I think the biggest problem with software metrics is that we don't have any.
Consider "coverage" for example. What does "coverage" actually measure? We know how to compute coverage (for simplicity, let's count the percentage of statements tested), but that's just a count. What's the meaning behind this count?
In most fields, measurement starts from an attribute (aka a construct), something we want to measure. For example, we might want to measure productivity, quality, intelligence, aptitude, maintainability, scalability, thoroughness of testing, reliability--these are attributes.
Given an attribute, we use a measuring instrument of some sort to map the "value" of the attribute to a number. The instrument is easy to identify in some cases--think of rulers and voltmeters. Some instruments are more complex--for example, intelligence tests. Some instruments require multiple readings under different circumstances--for example, we might try to measure how loud a sound is, to you, by having you compare it to dozens of other sounds, indicating for each comparison which sound was louder. (If you wear glasses, you've gone through this type of measurement of subjective visual clarity.)
The reading from the instrument is the value that software engineers call "the metric." (There are varying uses of the word "metric"--see wikipedia http://en.wikipedia.org/wiki/Metric)
In most fields that use measurement, the fundamental question is whether the instrument you are using actually measures the construct (or attribute) that you think you are measuring. That concern is called "construct validity."
If you search the ACM's Guide to the Computing Literature (which indexes ACM, IEEE and many other computing publications), there are only 490 papers / books / etc. that include the phrase "construct validity" out of 1,095,884 references searched. There are 48,721 references that refer to "metrics" (only 490 of them mention the "construct validity" of these "metrics"). I read most of the available ACM-Guide-listed papers that mentioned "construct validity" a few years ago (Cem Kaner & Walter P. Bond, "Software engineering metrics: What do they measure and how do we know?" 10th International Software Metrics Symposium (Metrics 2004), Chicago, IL, September 14-16, 2004, http://www.kaner.com/pdfs/metrics2004.pdf) -- of those, most were discussions of social science issues (business, economics, psychology) rather than what we would normally think of as software metrics.
The problem with taking "measurements" when you don't have a clear idea of what attribute you are trying to measure is that you are likely to come up with very precise measurements of something other than the attribute you have sort-of in mind. Consider an example. Suppose you wanted to measure aptitude for algebra. We sample the population and discover a strong correlation between height and the ability to answer algebra questions in a written test. People who measure between 5" and 30" tall (who are, coincidentally, very young and they don't yet know how to read) are particularly algebra-challenged. What are we really measuring?
When people tell me that you can measure the complexity of a program by counting how many IF statements it has (McCabe's metric), I wonder whether they have a clue about the meaning of complexity.

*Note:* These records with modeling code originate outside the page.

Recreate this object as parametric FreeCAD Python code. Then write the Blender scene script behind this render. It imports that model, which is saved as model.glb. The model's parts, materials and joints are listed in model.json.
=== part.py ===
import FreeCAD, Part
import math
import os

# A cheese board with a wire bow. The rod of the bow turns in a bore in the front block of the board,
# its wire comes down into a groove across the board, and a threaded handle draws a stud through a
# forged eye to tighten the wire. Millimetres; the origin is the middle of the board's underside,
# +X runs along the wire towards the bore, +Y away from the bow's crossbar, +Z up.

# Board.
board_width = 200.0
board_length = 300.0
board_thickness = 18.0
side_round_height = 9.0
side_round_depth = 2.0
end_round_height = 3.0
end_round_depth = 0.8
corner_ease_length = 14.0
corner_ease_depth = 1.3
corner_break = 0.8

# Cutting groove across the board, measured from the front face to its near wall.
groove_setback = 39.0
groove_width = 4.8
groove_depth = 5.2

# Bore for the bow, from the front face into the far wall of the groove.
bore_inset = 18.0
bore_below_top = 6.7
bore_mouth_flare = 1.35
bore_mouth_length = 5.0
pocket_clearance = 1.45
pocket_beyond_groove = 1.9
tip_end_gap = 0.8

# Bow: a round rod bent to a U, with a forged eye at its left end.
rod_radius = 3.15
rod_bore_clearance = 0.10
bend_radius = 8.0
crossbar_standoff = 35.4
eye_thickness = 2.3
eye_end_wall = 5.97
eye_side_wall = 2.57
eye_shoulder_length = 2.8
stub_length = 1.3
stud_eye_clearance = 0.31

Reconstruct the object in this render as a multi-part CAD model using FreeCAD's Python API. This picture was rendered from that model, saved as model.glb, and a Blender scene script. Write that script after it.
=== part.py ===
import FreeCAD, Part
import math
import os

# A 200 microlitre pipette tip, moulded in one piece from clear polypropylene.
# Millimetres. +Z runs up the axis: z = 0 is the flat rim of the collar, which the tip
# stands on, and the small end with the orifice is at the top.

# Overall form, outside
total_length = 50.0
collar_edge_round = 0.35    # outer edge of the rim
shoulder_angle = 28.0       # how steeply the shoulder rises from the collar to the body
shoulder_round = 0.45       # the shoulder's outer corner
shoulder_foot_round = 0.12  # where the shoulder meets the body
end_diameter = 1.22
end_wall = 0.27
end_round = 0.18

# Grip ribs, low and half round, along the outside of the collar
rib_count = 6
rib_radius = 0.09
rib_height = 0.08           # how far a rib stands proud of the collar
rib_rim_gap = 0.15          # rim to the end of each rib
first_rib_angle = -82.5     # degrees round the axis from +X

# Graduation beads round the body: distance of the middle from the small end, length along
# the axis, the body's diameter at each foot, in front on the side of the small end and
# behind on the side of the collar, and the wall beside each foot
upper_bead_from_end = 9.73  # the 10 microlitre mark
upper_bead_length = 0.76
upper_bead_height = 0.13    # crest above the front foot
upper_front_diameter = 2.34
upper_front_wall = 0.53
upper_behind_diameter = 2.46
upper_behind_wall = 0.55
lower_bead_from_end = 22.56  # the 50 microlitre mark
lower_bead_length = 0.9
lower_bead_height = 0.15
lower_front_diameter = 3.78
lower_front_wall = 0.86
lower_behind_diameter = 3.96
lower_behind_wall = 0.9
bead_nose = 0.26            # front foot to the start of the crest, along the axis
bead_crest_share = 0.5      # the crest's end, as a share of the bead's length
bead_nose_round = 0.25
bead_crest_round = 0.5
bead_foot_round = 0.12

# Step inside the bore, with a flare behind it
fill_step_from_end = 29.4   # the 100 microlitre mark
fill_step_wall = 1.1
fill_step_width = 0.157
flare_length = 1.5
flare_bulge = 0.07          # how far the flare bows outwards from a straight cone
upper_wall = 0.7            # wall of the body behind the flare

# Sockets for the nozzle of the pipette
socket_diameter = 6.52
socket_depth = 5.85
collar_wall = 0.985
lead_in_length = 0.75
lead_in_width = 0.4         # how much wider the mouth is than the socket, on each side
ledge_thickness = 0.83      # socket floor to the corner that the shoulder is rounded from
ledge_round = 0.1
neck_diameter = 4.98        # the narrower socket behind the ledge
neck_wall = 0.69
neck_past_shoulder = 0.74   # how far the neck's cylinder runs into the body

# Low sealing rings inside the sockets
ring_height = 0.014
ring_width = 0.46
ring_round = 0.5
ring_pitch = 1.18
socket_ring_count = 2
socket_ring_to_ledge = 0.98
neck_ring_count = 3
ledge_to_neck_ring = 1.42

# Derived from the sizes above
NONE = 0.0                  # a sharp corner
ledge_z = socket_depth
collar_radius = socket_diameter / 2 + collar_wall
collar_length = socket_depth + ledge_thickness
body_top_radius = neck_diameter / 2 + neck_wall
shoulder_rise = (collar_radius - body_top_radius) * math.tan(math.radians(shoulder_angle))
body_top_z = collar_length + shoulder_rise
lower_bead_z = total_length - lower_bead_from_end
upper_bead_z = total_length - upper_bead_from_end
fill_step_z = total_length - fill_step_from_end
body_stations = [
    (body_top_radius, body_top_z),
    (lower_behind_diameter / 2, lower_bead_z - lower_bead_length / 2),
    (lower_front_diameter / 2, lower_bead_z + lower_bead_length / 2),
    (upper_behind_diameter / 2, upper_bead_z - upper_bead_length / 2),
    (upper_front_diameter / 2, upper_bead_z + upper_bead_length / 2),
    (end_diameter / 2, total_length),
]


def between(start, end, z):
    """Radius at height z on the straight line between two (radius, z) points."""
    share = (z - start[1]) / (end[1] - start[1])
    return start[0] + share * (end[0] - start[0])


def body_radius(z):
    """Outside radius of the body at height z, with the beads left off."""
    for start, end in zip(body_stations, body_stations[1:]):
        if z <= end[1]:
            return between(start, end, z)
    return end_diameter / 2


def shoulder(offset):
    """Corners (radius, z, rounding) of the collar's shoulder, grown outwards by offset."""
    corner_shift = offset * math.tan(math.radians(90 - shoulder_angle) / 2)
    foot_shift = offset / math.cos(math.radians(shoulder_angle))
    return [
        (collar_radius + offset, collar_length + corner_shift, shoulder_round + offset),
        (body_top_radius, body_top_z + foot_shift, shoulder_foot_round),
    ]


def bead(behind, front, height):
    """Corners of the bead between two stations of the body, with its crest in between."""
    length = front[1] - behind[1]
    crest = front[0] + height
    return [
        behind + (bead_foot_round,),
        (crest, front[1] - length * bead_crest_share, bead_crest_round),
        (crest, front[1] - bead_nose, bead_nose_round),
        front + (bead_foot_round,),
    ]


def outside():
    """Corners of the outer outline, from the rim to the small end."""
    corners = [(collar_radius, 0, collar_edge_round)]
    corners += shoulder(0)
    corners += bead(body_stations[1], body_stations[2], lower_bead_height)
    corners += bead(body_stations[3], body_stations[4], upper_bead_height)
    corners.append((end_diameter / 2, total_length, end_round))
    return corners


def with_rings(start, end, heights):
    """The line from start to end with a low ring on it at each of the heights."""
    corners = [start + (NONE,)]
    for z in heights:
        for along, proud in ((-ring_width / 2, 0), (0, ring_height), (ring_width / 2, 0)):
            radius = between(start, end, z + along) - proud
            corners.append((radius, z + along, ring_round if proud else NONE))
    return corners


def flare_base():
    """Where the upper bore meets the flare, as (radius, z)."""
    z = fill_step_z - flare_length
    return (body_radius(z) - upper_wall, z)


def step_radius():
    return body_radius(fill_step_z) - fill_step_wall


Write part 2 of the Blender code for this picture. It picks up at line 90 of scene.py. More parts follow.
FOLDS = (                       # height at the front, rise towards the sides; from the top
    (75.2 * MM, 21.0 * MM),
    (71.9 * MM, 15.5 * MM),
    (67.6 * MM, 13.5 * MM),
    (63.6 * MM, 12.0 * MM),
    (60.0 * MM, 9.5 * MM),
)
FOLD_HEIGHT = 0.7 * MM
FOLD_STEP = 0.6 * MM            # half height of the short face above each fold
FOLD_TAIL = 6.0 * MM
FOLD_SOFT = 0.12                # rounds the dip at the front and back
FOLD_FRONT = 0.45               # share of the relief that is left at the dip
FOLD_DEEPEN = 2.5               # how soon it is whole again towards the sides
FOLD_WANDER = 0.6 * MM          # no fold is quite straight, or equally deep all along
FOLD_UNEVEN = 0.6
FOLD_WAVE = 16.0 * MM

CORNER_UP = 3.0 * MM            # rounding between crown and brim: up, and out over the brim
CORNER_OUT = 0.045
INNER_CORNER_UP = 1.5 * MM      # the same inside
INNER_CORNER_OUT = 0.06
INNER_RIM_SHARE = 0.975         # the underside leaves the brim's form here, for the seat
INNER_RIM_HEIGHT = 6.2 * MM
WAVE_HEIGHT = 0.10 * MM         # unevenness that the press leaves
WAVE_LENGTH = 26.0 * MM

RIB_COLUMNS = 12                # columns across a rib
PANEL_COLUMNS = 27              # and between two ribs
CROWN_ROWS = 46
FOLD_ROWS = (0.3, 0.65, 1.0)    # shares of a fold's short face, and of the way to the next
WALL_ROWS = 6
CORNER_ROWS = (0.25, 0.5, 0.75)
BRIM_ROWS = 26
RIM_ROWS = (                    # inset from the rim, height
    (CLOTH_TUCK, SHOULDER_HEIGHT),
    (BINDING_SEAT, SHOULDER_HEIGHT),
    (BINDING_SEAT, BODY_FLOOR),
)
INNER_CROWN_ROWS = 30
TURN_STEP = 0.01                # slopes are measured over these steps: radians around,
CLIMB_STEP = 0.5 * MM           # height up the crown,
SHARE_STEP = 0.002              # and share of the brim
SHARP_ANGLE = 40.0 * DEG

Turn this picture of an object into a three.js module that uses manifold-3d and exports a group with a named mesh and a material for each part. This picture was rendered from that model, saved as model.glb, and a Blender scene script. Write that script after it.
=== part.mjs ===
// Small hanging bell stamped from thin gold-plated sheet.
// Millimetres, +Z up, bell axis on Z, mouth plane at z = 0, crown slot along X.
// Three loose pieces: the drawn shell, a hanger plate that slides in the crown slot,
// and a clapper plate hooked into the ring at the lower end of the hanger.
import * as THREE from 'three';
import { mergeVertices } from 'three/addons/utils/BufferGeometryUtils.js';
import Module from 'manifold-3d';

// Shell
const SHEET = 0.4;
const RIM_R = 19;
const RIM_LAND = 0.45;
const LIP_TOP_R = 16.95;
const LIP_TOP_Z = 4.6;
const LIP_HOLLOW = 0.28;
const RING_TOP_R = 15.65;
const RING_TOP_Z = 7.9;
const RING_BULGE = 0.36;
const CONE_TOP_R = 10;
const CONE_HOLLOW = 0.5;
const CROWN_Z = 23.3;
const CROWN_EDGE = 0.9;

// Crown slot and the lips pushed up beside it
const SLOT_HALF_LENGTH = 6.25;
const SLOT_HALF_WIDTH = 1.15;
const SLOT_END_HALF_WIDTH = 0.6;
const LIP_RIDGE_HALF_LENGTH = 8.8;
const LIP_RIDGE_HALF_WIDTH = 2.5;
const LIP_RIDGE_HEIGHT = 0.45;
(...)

When people tell me you can measure how thoroughly a program has been tested by computing the percentage of statements tested, I wonder if they have a clue about testing. See "Software negligence and testing coverage." (Keynote address) Software Testing, Analysis & Review Conference, Orlando, FL, p. 313, May 16, 1996. http://www.kaner.com/pdfs/negligence_and_testing_coverage.pdf
There is a lot of propaganda about measurement, starting with the fairy tale that "you can't manage what you don't measure." (Of course we can. We do it all the time.)
Much of this propaganda is moralistic in tone or derisive. People get bullied by this and they conform by using measurement systems that they don't understand. (In many cases, that perhaps no one understands.) The result is predictable. You can blame individual managers. I blame the theorists and consultants who push unvalidated "metrics" on the field. People trust us. When we put defective tools in the hands of executives and managers, it's like putting a loaded gun in the hands of a three-year old and later saying, "guns don't kill people, people kill people." By all means, blame the victim.
Capers Jones wrote in one of his books (maybe many of his books) that 95% of software companies don't use software metrics. Most of the times I hear this quoted, the writer or speaker goes on to deride the laziness and immaturity of our field. Mature, sensible people would be in the 5%, not the great unwashed 95% that won't keep their records.
My experience is a little different. I'm a professor now, but I did a lot of consulting in Sili Valley. I went to company after company that didn't have software measurement systems. But when I talked to their managers / executives, they told me that they had tried a software measurement system, in this company or a previous one. Many of these folks had been involved in MANY software measurement systems. But they had abandoned them. Not because they were too hard, too time consuming, too difficult -- but because, time after time, they did more harm than good. It's one thing to pay a lot of money for something that gives valuable information. It's another thing to pay for golden bullets if all you're going to use them for is shooting holes in your own foot.
It takes years of work to develop valid measurement systems. We are impatient. In our impatience, we too often fund people (some of them charlatans) who push unvalidated tools instead of investing in longer term research that might provide much more useful answers in the future.